Auf dem im Betrieb dafür vorgesehenen Formular kreuzte der zuständige Manager hinsichtlich der Seminarteilnahme der Beteiligten zu 2-5 an: "Zeitraum für die PEP (Personaleinsatzplanung) der Abteilung ok" (siehe Bl. 37-40 der Akten).Gleichwohl ist der Arbeitgeber mit der Teilnahme der Beteiligten zu 2-6 an der Schulungsveranstaltung nicht einverstanden.

Mit ihrem am 19. März 2018 beim Arbeitsgericht eingegangenen Antrag auf Erlass einer einstweiligen Verfügung begehren die Antragsteller die Freistellung zur Teilnahme an dem genannten Seminar sowie von den insoweit anfallenden Kosten.

Wegen der Einzelheiten des erstinstanzlichen Vorbringens der Beteiligten und der gestellten Anträge wird auf die Ausführungen des Arbeitsgerichts im Beschluss unter I. der Gründe (Bl. 103, 103R der Akten) Bezug genommen.

Das Arbeitsgericht hat den Antrag auf Erlass der einstweiligen Verfügung zurückgewiesen, weil die Antragsteller eine etwaig bestehende Eilbedürftigkeit selbst herbeigeführt hätten. Bei der anstehenden Betriebsratswahl 2018 handele es sich nicht um ein unvorhersehbares Ereignis. Vielmehr seien die regulär anstehenden Betriebsratswahlen mit mehreren Jahren Vorlauf bekannt. Der Wahlvorstand habe es unterlassen, sich mit ausreichend zeitlichem Vorlauf um eine infrage kommende Schulung zu bemühen. Zudem sei nicht vorgetragen, wann die Betriebsratswahl in der Filiale, für die der Wahlvorstand gebildet ist, überhaupt anstehe.

Dieser Beschluss wurde der Verfahrensbevollmächtigten der Antragsteller am 23. März 2018 zugestellt. Sie hat dagegen am selben Tag Beschwerde eingelegt und diese am 26. März 2018 begründet.

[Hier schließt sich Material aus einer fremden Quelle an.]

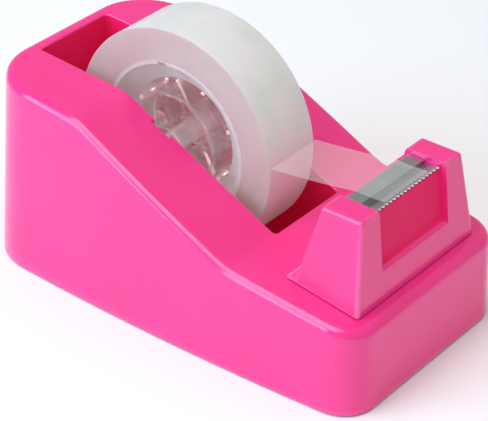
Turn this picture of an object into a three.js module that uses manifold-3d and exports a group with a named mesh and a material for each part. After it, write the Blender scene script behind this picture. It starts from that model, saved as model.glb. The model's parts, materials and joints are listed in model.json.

Der Wahlvorstand und seine Mitglieder sind der Auffassung, das Arbeitsgericht habe den Antrag zu Unrecht wegen fehlender Eilbedürftigkeit zurückgewiesen. Die Schulungsteilnahme sei deshalb nicht zu einem früheren Zeitpunkt geplant worden, weil die Vorsitzende des Wahlvorstands aufgrund eines Sportunfalls vom einen 20. Januar 2018 und einer am 12. Februar 2018 erfolgten Operation in den Kalenderwochen 4-5 sowie 7-9 im Jahr 2018 arbeitsunfähig erkrankt und in der gesamten Kalenderwoche 6/2018 mit Gesamtbetriebsratstätigkeiten beschäftigt gewesen sei. Gleichwohl sei am 9. Februar 2018 ein Wahlvorstand bestellt worden. Die Betriebsratswahl finde am 2. Mai 2018 statt.